На Скейса даже дохнуло забытым ноябрьским холодом, и он прикрыл веки, чтобы не видеть залитой солнцем зелени парка над зеркалом голубой воды, отрешился от призывных ребячьих криков и приглушенной музыки оркестра и мысленно перенесся в больничную палату, где скончалась Мэвис.

Надо же было выбрать такой неудачный день, напряженный четверг, да еще и четыре пополудни – самое горячее время. Уж лучше бы ночью: большинство пациентов спят или просто угомонились, персонал может отдохнуть от ежедневной битвы за жизнь и уделить внимание тем, кто ее проиграл. Утомленная медсестра объяснила, что по правилам полагалось, конечно, переместить больную в отдельную боковую палату, но, к несчастью, все они заняты. Может, завтра… В общем, кто доставляет в последние минуты меньше хлопот персоналу, тот и заслуживает больше комфорта. Норман сидел рядом с женой за шторами, узор которых навсегда отпечатался в его памяти: маленькие розовые бутоны на фоне гвоздик. Очень мило и уютно. Как будто бы можно приукрасить смерть. Сквозь щель между занавесками Скейс видел, как суетятся медсестры в длинных халатах, с безразличным видом подкатывая к постелям столики на колесах, закрепляя капельницы… Чья-то голова просунулась и радостно спросила:

– Чаю?

Норман принял чашку и блюдце из белого фарфора; в буроватой жидкости уже таяли два куска сахара.

Руки жены лежали поверх одеяла. Норман держал ее левую ладонь, гадая, какие грезы царят в долине теней. Разумеется, им далеко до кошмаров, которые мучили Мэвис долгими ночами после гибели единственной дочери, так что Норман то и дело просыпался от истошного визга, задыхаясь от горячего, сладковатого запаха пота и страха. Мир, куда она унеслась, наверняка добрее, иначе почему бы ей лежать столь тихо? Скейс отстраненно наблюдал, как пробегали по лицу умирающей смутные тени чувств, уже недоступных ей: то капризно сдвигались брови, то мелькала коварная, неискренняя улыбка.

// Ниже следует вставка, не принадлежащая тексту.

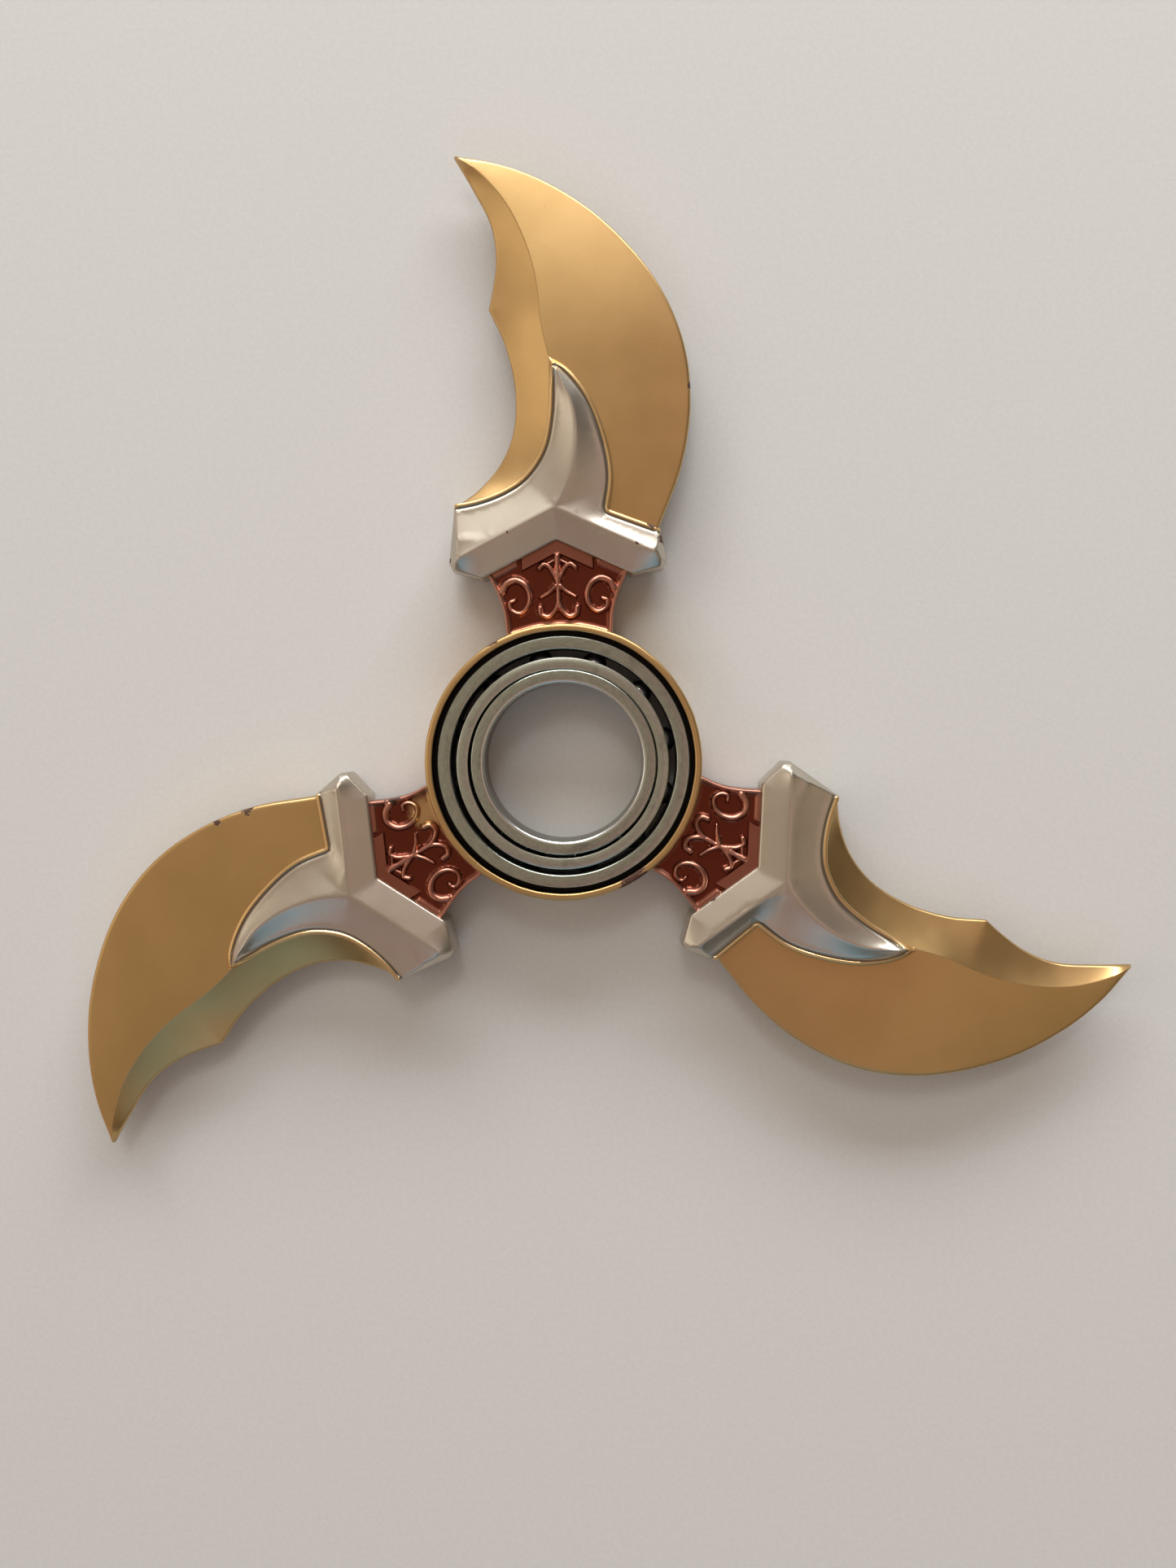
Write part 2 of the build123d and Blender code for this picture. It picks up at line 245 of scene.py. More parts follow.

Мужу она почему-то напомнила маленькую Джули в те дни, когда девочка страдала газами и строила похожие серьезные мины. Вот ее веки задрожали, а губы слабо зашевелились. Норман наклонился.

– Лучше ножом. Так надежнее. Не забудешь?

– Нет, не забуду.

– Письмо с собой?

– Да, письмо с собой.

– Покажи.

Скейс достал бумажник. Мутные глаза Мэвис с трудом сосредоточились на клочке помятой бумаги, трясущиеся пальцы жадно потянулись к нему, словно к мощам святого-целителя, а челюсть отвисла и задрожала от натуги. Муж прижал ее иссохшую ладонь к конверту и произнес:

– Я не забуду.

Ему на ум пришел тот день, когда письмо появилось на свет. Примерно год назад Мэвис впервые услышала, что больна раком. Вечером супруги сидели на диване – рядом, но порознь – и смотрели передачу о птицах Антарктики. Как только Норман выключил телевизор, жена промолвила:

– Если не вылечусь, придется тебе действовать в одиночку. Это нелегко, понимаю. Чтобы ее разыскивать, понадобится убедительная отговорка. И потом, после убийства, вдруг тебя заподозрят, надо будет внятно все объяснить. Я напишу письмо, напишу, что простила ее. Скажешь: дескать, исполнял мою последнюю волю, хотел передать конверт из рук в руки.

Когда она это придумала? Должно быть, размышляла во время передачи. Скейс ощутил болезненный укол разочарования и страха. В глубине души он надеялся, что уход Мэвис каким-то образом избавит его от тяжкой ноши, непосильной для одного. Однако выбора не оставалось. Тогда же за кухонным столом и родилось роковое письмо. Жена не стала запечатывать конверт: мало ли кто пожелает ознакомиться с его содержимым, прежде чем сообщить Норману местонахождение убийцы. Скейс так и не прочел письма – ни тогда, ни позже, но всегда носил его в своем бумажнике. До самой предсмертной минуты Мэвис ни разу не заговаривала об этом послании.